Around this time last year, the bitcoin price got stuck in a cycle of up-and-down action followed by periods of drawn out consolidation. The cycle came on the back of a variety of different news inputs, with both positive and negative sentiment playing into the way price moved.
As we head into the middle of this week, it looks we are in the midst of a similar sort of pattern.

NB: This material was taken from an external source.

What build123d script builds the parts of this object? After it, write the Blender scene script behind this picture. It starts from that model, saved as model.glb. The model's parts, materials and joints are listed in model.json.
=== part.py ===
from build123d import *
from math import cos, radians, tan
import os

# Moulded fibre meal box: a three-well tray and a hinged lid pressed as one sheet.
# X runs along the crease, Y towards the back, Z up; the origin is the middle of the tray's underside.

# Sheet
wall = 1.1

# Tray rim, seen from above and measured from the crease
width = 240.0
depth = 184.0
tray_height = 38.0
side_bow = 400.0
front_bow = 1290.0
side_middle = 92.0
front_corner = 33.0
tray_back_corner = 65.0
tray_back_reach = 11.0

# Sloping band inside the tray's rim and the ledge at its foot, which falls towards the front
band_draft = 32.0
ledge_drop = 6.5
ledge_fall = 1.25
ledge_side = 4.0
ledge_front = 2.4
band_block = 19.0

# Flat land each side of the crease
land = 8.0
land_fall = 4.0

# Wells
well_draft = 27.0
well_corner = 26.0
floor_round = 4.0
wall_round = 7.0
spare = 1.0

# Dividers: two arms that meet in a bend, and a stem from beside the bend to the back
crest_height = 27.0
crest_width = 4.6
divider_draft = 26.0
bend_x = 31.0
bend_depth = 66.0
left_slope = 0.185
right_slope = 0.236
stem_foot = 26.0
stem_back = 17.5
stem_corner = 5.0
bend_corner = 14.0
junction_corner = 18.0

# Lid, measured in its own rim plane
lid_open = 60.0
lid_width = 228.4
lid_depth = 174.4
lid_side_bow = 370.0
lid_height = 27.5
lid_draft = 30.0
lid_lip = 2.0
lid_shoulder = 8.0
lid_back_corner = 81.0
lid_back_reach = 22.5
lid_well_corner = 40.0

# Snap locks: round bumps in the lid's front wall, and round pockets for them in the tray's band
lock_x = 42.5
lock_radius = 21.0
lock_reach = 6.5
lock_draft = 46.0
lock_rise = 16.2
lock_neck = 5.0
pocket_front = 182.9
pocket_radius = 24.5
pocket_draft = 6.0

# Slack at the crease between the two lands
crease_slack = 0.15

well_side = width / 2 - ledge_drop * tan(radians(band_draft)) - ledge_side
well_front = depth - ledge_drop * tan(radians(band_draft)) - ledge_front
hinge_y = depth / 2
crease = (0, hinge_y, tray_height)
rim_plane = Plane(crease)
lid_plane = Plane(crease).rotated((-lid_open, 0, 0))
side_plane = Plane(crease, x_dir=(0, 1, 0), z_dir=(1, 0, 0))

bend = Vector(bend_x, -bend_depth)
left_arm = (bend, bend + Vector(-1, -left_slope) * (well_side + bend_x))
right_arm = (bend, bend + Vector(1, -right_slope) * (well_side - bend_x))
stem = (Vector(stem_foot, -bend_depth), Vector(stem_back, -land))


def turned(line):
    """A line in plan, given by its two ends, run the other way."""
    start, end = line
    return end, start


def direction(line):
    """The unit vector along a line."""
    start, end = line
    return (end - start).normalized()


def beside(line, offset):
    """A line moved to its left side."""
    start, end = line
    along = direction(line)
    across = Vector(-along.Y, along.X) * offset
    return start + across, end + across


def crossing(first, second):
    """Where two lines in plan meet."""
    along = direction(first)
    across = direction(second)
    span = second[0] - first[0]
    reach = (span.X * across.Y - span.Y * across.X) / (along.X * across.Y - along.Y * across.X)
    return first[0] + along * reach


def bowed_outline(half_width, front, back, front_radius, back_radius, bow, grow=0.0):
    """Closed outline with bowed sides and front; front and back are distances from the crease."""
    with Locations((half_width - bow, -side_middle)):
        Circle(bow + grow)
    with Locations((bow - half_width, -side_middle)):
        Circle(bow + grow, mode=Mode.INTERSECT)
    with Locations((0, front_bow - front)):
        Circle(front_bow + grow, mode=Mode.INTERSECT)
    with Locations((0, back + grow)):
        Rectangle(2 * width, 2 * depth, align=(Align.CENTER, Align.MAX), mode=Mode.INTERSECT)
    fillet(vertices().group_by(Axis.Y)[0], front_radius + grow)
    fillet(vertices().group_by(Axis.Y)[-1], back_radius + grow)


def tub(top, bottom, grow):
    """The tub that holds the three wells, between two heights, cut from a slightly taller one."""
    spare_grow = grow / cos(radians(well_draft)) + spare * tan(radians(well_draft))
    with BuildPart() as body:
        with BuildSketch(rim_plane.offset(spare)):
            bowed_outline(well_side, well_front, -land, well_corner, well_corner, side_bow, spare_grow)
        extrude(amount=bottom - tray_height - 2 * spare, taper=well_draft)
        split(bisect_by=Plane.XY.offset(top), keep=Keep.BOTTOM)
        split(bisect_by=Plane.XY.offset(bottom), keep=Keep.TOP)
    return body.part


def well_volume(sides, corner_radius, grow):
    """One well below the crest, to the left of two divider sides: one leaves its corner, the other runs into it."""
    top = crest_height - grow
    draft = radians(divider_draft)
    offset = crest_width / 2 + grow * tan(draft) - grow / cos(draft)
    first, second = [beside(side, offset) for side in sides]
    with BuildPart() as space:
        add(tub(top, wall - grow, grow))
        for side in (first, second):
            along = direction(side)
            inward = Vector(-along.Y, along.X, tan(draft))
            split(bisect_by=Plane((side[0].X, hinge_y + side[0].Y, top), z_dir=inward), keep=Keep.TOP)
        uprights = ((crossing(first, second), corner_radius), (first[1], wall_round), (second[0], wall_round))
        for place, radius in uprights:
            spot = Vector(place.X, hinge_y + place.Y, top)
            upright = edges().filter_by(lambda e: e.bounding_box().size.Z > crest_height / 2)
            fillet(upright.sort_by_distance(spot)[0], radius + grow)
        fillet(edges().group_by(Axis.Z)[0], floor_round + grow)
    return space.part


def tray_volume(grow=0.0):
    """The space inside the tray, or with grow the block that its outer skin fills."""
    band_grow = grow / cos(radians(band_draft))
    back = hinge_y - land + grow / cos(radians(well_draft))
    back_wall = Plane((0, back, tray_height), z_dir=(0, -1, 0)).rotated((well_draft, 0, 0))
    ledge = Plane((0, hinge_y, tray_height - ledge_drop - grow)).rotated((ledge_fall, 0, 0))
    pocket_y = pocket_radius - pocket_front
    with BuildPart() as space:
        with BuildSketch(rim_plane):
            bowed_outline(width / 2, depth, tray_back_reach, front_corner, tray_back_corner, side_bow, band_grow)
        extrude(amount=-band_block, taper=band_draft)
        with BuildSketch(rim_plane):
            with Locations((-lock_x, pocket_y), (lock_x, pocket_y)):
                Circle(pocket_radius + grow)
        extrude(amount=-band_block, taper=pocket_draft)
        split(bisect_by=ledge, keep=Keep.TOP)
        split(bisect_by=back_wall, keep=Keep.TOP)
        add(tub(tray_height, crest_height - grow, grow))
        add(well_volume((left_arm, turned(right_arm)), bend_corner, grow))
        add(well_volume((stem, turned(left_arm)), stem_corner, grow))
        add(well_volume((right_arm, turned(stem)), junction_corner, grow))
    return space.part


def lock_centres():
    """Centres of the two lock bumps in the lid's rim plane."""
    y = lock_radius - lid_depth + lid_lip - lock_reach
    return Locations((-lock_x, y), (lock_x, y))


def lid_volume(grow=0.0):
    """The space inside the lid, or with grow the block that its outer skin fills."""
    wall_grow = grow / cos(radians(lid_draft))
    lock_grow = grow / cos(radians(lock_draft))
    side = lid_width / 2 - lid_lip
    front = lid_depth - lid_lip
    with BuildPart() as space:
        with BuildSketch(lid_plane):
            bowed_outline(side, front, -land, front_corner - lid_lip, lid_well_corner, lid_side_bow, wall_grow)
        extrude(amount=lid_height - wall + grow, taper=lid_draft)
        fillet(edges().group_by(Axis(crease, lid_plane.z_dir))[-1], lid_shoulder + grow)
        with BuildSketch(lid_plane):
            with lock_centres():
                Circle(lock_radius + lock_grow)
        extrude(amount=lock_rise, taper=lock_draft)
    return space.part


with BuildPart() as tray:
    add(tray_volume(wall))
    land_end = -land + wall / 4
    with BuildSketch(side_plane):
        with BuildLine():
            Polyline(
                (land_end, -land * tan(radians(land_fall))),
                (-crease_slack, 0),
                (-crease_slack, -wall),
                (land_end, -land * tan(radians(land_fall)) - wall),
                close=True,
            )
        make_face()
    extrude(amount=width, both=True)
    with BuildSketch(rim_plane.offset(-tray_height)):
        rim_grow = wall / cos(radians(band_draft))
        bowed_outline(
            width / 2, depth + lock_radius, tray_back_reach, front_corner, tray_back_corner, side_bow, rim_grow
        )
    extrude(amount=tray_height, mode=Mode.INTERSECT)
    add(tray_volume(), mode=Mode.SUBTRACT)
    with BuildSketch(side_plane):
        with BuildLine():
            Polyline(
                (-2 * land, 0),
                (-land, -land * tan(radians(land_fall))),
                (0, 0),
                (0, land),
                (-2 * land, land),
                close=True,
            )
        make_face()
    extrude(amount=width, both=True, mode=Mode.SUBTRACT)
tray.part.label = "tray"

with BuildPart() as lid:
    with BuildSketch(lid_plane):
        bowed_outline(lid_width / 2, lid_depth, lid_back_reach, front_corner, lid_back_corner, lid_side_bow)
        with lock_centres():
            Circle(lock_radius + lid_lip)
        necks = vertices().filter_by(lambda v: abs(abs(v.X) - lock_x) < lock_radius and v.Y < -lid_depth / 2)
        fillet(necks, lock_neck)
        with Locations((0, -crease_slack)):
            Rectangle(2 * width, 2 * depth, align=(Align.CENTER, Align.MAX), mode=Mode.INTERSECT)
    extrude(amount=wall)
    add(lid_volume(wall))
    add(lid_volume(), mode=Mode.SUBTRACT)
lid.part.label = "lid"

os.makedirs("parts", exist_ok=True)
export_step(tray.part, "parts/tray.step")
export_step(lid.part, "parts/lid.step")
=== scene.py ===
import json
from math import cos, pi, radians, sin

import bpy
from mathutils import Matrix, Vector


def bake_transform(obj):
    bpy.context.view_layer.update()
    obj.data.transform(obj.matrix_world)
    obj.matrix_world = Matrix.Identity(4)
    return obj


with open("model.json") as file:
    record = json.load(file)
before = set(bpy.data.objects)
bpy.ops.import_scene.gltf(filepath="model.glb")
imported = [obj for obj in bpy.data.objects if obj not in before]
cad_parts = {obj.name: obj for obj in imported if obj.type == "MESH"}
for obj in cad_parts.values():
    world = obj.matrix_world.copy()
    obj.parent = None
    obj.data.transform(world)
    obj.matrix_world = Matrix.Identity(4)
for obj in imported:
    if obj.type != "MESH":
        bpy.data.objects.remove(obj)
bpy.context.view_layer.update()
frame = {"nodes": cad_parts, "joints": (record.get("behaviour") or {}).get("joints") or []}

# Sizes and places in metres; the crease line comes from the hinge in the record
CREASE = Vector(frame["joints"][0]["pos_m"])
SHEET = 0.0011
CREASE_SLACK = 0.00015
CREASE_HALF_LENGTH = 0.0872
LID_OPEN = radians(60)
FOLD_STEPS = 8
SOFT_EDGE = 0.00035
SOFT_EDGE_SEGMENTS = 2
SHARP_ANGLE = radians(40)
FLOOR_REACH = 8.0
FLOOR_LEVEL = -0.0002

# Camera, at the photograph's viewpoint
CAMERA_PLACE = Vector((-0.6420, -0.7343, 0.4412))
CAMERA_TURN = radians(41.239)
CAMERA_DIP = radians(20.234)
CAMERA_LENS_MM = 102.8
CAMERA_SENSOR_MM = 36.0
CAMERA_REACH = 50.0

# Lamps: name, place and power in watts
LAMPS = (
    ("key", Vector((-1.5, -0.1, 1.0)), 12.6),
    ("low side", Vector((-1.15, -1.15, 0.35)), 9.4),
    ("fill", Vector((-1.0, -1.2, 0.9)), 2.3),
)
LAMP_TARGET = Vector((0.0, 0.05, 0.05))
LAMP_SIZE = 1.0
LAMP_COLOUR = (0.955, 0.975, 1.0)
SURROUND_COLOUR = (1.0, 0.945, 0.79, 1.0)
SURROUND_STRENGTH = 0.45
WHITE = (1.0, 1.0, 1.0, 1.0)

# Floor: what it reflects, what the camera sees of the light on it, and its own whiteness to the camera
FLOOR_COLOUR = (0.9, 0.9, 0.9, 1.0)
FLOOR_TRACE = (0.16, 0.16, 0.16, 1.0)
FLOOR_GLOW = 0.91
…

Price cannot seem to decide an overarching direction and return it looks as though it might’ve done, we see some consolidation and – eventually – a reversal. This isn’t necessarily a bad thing. When you trade short-term charts, volatility is what matters, not overarching direction. It does make breakout trades a little more difficult because we cannot guarantee that price going to run to a substantial degree in the direction of the road. So long as we keep our targets relatively modest, however, there’s no real problem. Sure, it is a bit frustrating sometimes, but what else do expect from the markets?

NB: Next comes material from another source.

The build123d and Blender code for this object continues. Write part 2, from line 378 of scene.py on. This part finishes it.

Anyway, let’s get going for the session today.
As ever, take a quick look at the chart below before we get started so as to get an idea of what is on and where we are looking to get in and out of the markets according to the rules of our intraday strategy. It is a one-minute candlestick chart and it has our key range overlaid in green.
As the chart shows, the range we are using for session today is defined by support to the downside at 2349 and resistance to the upside at 2375. If we see a close above the latter, we will enter long towards 2400 flat. Conversely, a close below the former will have us in short towards 2320. Stop losses on both positions will ensure we are taken out of the trades in the event of bias reversal.